“As We May Think,” Annotation, and Liberal Learning: a conversation with Hypothesi.is’ Jon Udell and Jeremy Dean

Our Faculty Collaboratives Open Learning ’17 cMOOC is in its second week! Today I had the great pleasure of speaking with two leaders at Hypothes.is: Jeremy Dean (Director of Education) and Jon Udell (Director, Integrations). Our topic was Vannevar Bush’s epochal “As We May Think,” especially as seen through the lenses of online annotation and liberal learning.

As you’ll hear, Bush’s phrase “associative trails” appropriately wound its way throughout the conversation. I encouraged Jon and Jeremy to reflect on robust resource linking across collaborating minds as well as the more idiosyncratic and sometimes apparently “random” associative trails that are forged within our individual brains. I had probably registered this distinction myself in one of my many earlier passes through this endlessly fascinating essay, but today the distinction became newly vivid for me, and helped me understand areas of connection and disjunction within the essay itself.

Since a classic blog-based distributed conversation brought us together many years ago, I have interacted with Jon on numerous occasions. Some of his own associative trails have grown familiar (and dear, I must say) to me, but he’s always full of surprises, too, and I remain consistently challenged and stimulated by his ongoing work with the Web as a platform for co-constructed knowledge. I have been fortunate to spend more time with Jeremy lately, learning of his literary and musical background, and learning much more about his work with educators who are adopting Hypothes.is in their teaching as a way of helping students learn to scaffold and extend their own learning. It’s fascinating to see two people who are quite distinctive in background and personality who are nevertheless strongly united in their commitment to building a better world out of deeper, more thoughtful, more educated, and more robust human interaction.
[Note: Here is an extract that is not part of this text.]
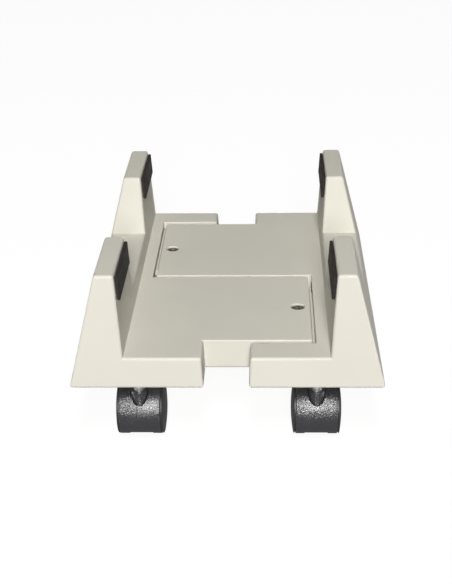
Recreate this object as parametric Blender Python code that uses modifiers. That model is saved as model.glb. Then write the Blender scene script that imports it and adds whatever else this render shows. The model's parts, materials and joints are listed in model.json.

I’m confident you’ll detect my own enduring concerns and commitments here as well. As I reflect on today’s conversation, I can see how my own work, and perhaps my personality as well, are situated almost at the meeting point between Jeremy and Jon. I hope that middle-ness helped to elicit the uniqueness, and the tremendous connections, these two thinkers brought to bear today. My thanks to both of them. I hope we can do this again, and soon.